**Task details:** Would you return the complete listing below word for word?

• • • • • • •

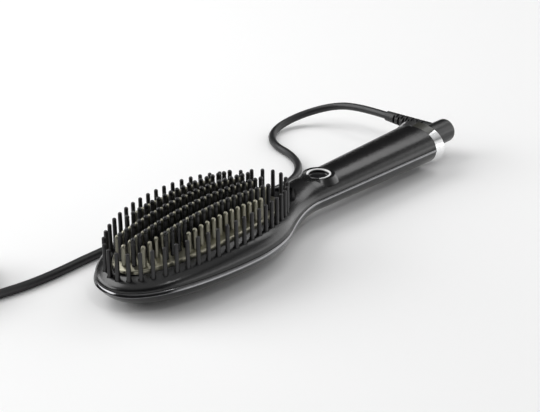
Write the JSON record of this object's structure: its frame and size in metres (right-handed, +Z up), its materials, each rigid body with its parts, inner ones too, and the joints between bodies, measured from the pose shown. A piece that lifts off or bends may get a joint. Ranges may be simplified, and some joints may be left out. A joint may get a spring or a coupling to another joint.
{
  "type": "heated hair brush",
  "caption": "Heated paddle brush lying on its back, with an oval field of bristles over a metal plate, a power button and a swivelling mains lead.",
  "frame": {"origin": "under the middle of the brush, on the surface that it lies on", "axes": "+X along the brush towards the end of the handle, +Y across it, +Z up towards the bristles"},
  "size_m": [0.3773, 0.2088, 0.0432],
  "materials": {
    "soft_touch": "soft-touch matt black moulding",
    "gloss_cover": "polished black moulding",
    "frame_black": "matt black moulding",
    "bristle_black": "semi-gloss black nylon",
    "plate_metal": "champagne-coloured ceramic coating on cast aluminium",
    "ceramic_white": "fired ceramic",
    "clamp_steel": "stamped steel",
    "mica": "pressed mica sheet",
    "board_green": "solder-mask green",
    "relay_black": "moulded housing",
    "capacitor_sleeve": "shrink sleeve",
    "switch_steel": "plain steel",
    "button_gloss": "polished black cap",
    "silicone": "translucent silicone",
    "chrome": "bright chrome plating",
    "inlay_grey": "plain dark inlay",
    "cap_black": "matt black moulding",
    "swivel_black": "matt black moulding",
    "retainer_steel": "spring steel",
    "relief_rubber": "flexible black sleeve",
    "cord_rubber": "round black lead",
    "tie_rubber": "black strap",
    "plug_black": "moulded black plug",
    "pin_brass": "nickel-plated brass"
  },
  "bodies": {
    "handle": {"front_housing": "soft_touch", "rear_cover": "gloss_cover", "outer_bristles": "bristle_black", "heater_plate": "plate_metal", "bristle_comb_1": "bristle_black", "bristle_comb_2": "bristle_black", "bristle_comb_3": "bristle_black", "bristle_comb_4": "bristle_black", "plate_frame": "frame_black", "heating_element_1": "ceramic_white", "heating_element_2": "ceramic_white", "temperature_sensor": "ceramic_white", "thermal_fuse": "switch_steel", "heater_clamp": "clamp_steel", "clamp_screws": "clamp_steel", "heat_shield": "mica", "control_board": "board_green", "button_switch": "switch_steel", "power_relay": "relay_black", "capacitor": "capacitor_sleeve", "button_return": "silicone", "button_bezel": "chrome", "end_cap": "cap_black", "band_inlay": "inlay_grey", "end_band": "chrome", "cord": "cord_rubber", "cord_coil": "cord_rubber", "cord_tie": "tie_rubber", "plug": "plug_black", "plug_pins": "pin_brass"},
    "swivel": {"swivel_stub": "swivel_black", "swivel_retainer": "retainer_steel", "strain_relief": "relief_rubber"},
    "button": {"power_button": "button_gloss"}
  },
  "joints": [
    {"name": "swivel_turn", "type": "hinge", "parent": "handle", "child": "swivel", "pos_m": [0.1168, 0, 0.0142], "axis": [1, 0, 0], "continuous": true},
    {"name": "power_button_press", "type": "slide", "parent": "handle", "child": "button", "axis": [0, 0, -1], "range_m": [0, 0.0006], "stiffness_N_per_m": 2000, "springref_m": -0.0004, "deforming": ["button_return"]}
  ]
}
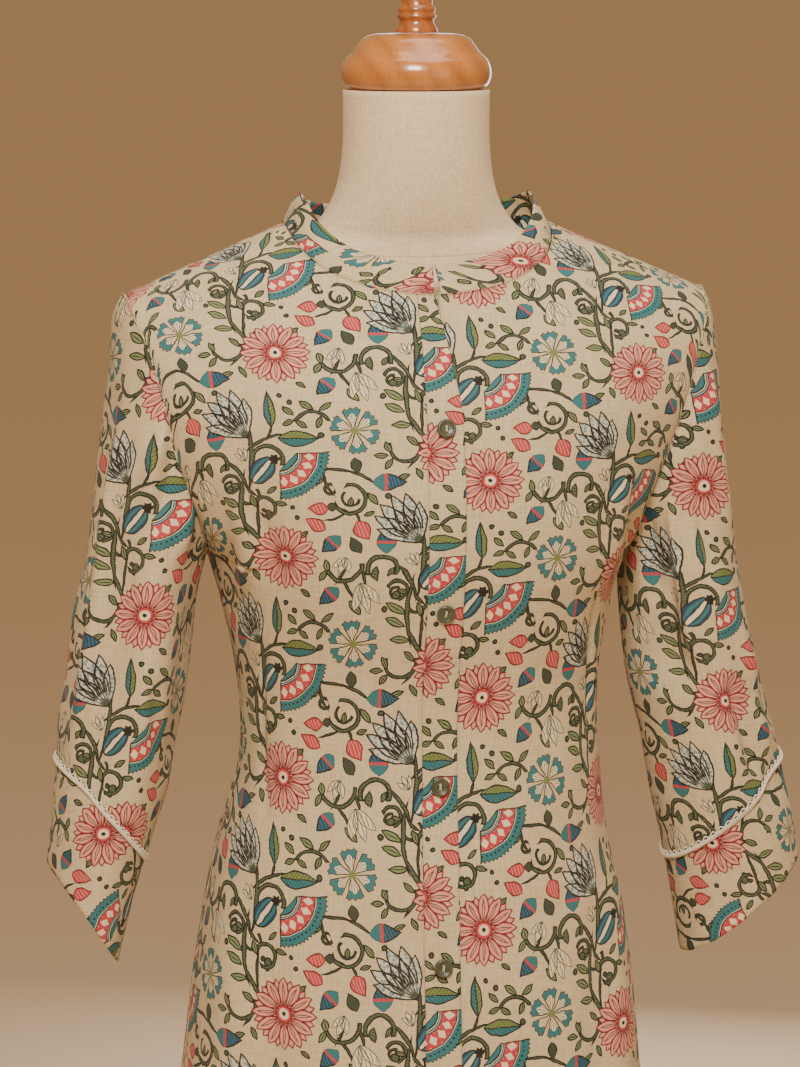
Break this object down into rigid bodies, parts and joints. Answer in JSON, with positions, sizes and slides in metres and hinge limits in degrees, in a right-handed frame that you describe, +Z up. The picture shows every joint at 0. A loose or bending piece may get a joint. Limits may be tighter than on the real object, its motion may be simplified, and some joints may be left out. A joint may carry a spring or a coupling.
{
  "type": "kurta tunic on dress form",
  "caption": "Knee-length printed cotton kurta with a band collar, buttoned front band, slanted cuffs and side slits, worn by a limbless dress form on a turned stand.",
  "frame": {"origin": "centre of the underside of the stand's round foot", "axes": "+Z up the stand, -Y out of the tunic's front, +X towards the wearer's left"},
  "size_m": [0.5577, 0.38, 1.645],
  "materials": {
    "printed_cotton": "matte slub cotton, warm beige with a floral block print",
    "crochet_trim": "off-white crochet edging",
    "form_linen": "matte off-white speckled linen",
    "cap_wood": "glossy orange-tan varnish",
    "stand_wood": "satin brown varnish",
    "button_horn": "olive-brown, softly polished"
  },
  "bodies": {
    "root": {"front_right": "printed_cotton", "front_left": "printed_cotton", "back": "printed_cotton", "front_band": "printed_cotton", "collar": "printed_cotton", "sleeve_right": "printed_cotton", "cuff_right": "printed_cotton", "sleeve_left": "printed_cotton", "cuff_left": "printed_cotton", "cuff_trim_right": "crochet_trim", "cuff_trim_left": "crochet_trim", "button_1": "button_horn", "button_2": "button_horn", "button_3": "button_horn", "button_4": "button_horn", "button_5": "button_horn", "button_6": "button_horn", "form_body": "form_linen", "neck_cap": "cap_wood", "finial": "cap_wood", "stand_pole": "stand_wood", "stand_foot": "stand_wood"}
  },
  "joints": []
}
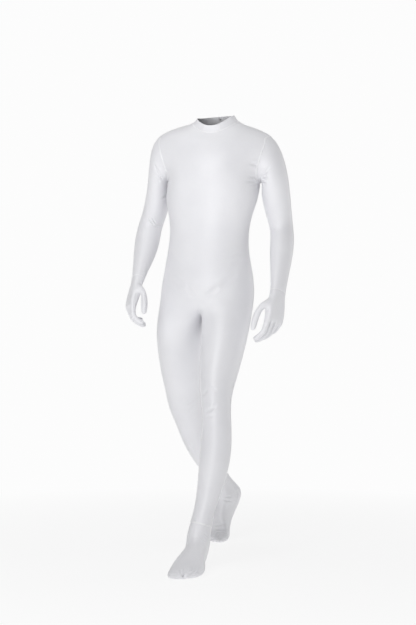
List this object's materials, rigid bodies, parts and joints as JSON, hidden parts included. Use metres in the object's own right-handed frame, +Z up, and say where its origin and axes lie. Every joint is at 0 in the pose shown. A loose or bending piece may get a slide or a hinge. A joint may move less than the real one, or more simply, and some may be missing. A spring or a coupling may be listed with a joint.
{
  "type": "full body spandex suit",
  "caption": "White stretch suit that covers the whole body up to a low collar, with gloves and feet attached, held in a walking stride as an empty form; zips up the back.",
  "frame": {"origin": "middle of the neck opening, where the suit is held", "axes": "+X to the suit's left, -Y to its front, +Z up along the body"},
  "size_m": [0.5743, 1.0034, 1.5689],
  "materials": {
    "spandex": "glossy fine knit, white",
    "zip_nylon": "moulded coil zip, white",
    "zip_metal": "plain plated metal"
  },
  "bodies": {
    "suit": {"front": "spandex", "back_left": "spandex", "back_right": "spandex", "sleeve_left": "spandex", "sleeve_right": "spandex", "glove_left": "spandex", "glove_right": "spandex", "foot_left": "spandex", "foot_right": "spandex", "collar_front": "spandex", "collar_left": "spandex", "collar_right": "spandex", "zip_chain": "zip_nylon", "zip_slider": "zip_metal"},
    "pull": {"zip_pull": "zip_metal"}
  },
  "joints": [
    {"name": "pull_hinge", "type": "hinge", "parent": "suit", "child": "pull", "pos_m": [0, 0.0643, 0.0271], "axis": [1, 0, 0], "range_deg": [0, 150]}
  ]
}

• • • • • • •

**Completed exercise:**
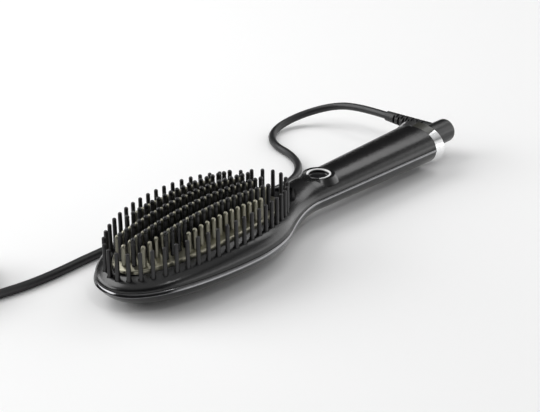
Write the JSON record of this object's structure: its frame and size in metres (right-handed, +Z up), its materials, each rigid body with its parts, inner ones too, and the joints between bodies, measured from the pose shown. A piece that lifts off or bends may get a joint. Ranges may be simplified, and some joints may be left out. A joint may get a spring or a coupling to another joint.
{
  "type": "heated hair brush",
  "caption": "Heated paddle brush lying on its back, with an oval field of bristles over a metal plate, a power button and a swivelling mains lead.",
  "frame": {"origin": "under the middle of the brush, on the surface that it lies on", "axes": "+X along the brush towards the end of the handle, +Y across it, +Z up towards the bristles"},
  "size_m": [0.3773, 0.2088, 0.0432],
  "materials": {
    "soft_touch": "soft-touch matt black moulding",
    "gloss_cover": "polished black moulding",
    "frame_black": "matt black moulding",
    "bristle_black": "semi-gloss black nylon",
    "plate_metal": "champagne-coloured ceramic coating on cast aluminium",
    "ceramic_white": "fired ceramic",
    "clamp_steel": "stamped steel",
    "mica": "pressed mica sheet",
    "board_green": "solder-mask green",
    "relay_black": "moulded housing",
    "capacitor_sleeve": "shrink sleeve",
    "switch_steel": "plain steel",
    "button_gloss": "polished black cap",
    "silicone": "translucent silicone",
    "chrome": "bright chrome plating",
    "inlay_grey": "plain dark inlay",
    "cap_black": "matt black moulding",
    "swivel_black": "matt black moulding",
    "retainer_steel": "spring steel",
    "relief_rubber": "flexible black sleeve",
    "cord_rubber": "round black lead",
    "tie_rubber": "black strap",
    "plug_black": "moulded black plug",
    "pin_brass": "nickel-plated brass"
  },
  "bodies": {
    "handle": {"front_housing": "soft_touch", "rear_cover": "gloss_cover", "outer_bristles": "bristle_black", "heater_plate": "plate_metal", "bristle_comb_1": "bristle_black", "bristle_comb_2": "bristle_black", "bristle_comb_3": "bristle_black", "bristle_comb_4": "bristle_black", "plate_frame": "frame_black", "heating_element_1": "ceramic_white", "heating_element_2": "ceramic_white", "temperature_sensor": "ceramic_white", "thermal_fuse": "switch_steel", "heater_clamp": "clamp_steel", "clamp_screws": "clamp_steel", "heat_shield": "mica", "control_board": "board_green", "button_switch": "switch_steel", "power_relay": "relay_black", "capacitor": "capacitor_sleeve", "button_return": "silicone", "button_bezel": "chrome", "end_cap": "cap_black", "band_inlay": "inlay_grey", "end_band": "chrome", "cord": "cord_rubber", "cord_coil": "cord_rubber", "cord_tie": "tie_rubber", "plug": "plug_black", "plug_pins": "pin_brass"},
    "swivel": {"swivel_stub": "swivel_black", "swivel_retainer": "retainer_steel", "strain_relief": "relief_rubber"},
    "button": {"power_button": "button_gloss"}
  },
  "joints": [
    {"name": "swivel_turn", "type": "hinge", "parent": "handle", "child": "swivel", "pos_m": [0.1168, 0, 0.0142], "axis": [1, 0, 0], "continuous": true},
    {"name": "power_button_press", "type": "slide", "parent": "handle", "child": "button", "axis": [0, 0, -1], "range_m": [0, 0.0006], "stiffness_N_per_m": 2000, "springref_m": -0.0004, "deforming": ["button_return"]}
  ]
}
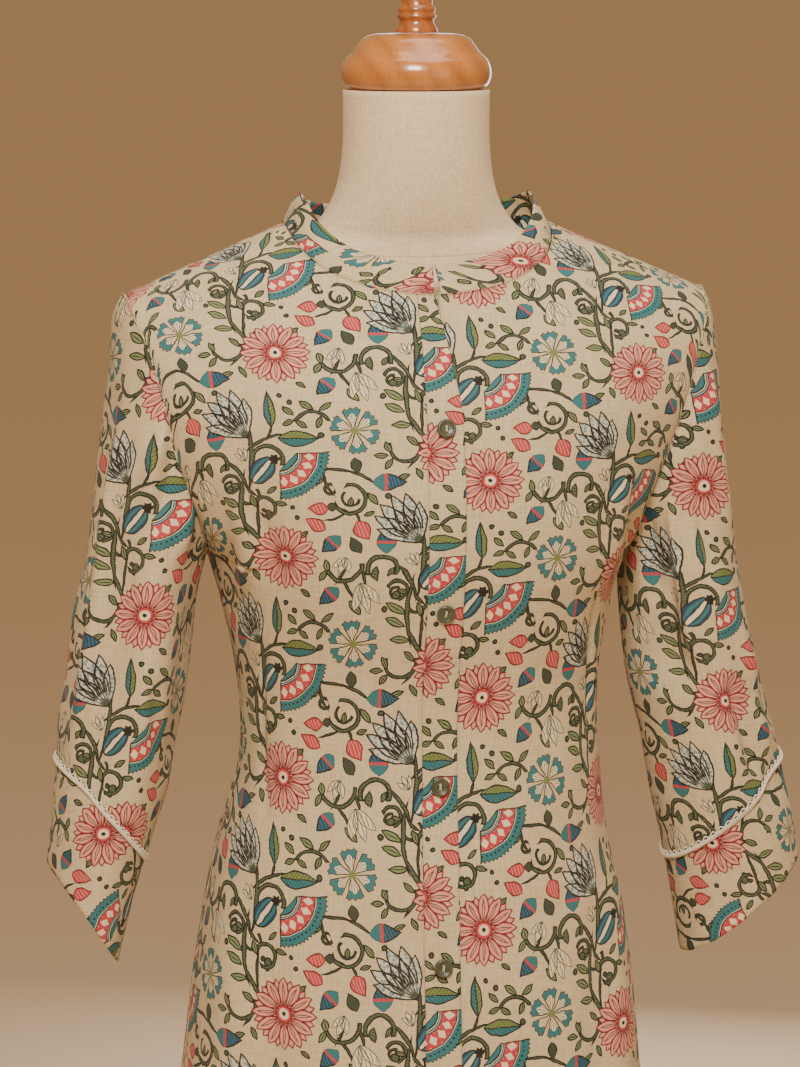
Break this object down into rigid bodies, parts and joints. Answer in JSON, with positions, sizes and slides in metres and hinge limits in degrees, in a right-handed frame that you describe, +Z up. The picture shows every joint at 0. A loose or bending piece may get a joint. Limits may be tighter than on the real object, its motion may be simplified, and some joints may be left out. A joint may carry a spring or a coupling.
{
  "type": "kurta tunic on dress form",
  "caption": "Knee-length printed cotton kurta with a band collar, buttoned front band, slanted cuffs and side slits, worn by a limbless dress form on a turned stand.",
  "frame": {"origin": "centre of the underside of the stand's round foot", "axes": "+Z up the stand, -Y out of the tunic's front, +X towards the wearer's left"},
  "size_m": [0.5577, 0.38, 1.645],
  "materials": {
    "printed_cotton": "matte slub cotton, warm beige with a floral block print",
    "crochet_trim": "off-white crochet edging",
    "form_linen": "matte off-white speckled linen",
    "cap_wood": "glossy orange-tan varnish",
    "stand_wood": "satin brown varnish",
    "button_horn": "olive-brown, softly polished"
  },
  "bodies": {
    "root": {"front_right": "printed_cotton", "front_left": "printed_cotton", "back": "printed_cotton", "front_band": "printed_cotton", "collar": "printed_cotton", "sleeve_right": "printed_cotton", "cuff_right": "printed_cotton", "sleeve_left": "printed_cotton", "cuff_left": "printed_cotton", "cuff_trim_right": "crochet_trim", "cuff_trim_left": "crochet_trim", "button_1": "button_horn", "button_2": "button_horn", "button_3": "button_horn", "button_4": "button_horn", "button_5": "button_horn", "button_6": "button_horn", "form_body": "form_linen", "neck_cap": "cap_wood", "finial": "cap_wood", "stand_pole": "stand_wood", "stand_foot": "stand_wood"}
  },
  "joints": []
}
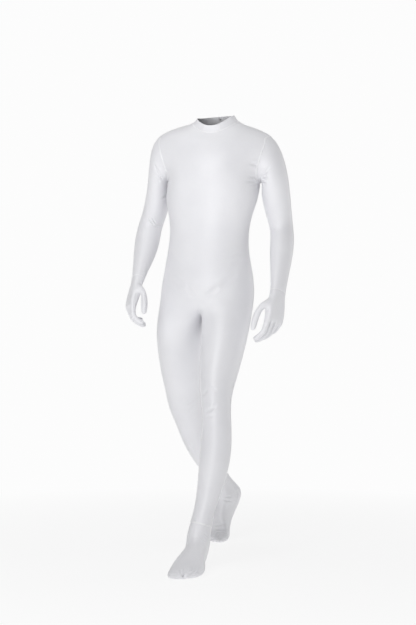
List this object's materials, rigid bodies, parts and joints as JSON, hidden parts included. Use metres in the object's own right-handed frame, +Z up, and say where its origin and axes lie. Every joint is at 0 in the pose shown. A loose or bending piece may get a slide or a hinge. A joint may move less than the real one, or more simply, and some may be missing. A spring or a coupling may be listed with a joint.
{
  "type": "full body spandex suit",
  "caption": "White stretch suit that covers the whole body up to a low collar, with gloves and feet attached, held in a walking stride as an empty form; zips up the back.",
  "frame": {"origin": "middle of the neck opening, where the suit is held", "axes": "+X to the suit's left, -Y to its front, +Z up along the body"},
  "size_m": [0.5743, 1.0034, 1.5689],
  "materials": {
    "spandex": "glossy fine knit, white",
    "zip_nylon": "moulded coil zip, white",
    "zip_metal": "plain plated metal"
  },
  "bodies": {
    "suit": {"front": "spandex", "back_left": "spandex", "back_right": "spandex", "sleeve_left": "spandex", "sleeve_right": "spandex", "glove_left": "spandex", "glove_right": "spandex", "foot_left": "spandex", "foot_right": "spandex", "collar_front": "spandex", "collar_left": "spandex", "collar_right": "spandex", "zip_chain": "zip_nylon", "zip_slider": "zip_metal"},
    "pull": {"zip_pull": "zip_metal"}
  },
  "joints": [
    {"name": "pull_hinge", "type": "hinge", "parent": "suit", "child": "pull", "pos_m": [0, 0.0643, 0.0271], "axis": [1, 0, 0], "range_deg": [0, 150]}
  ]
}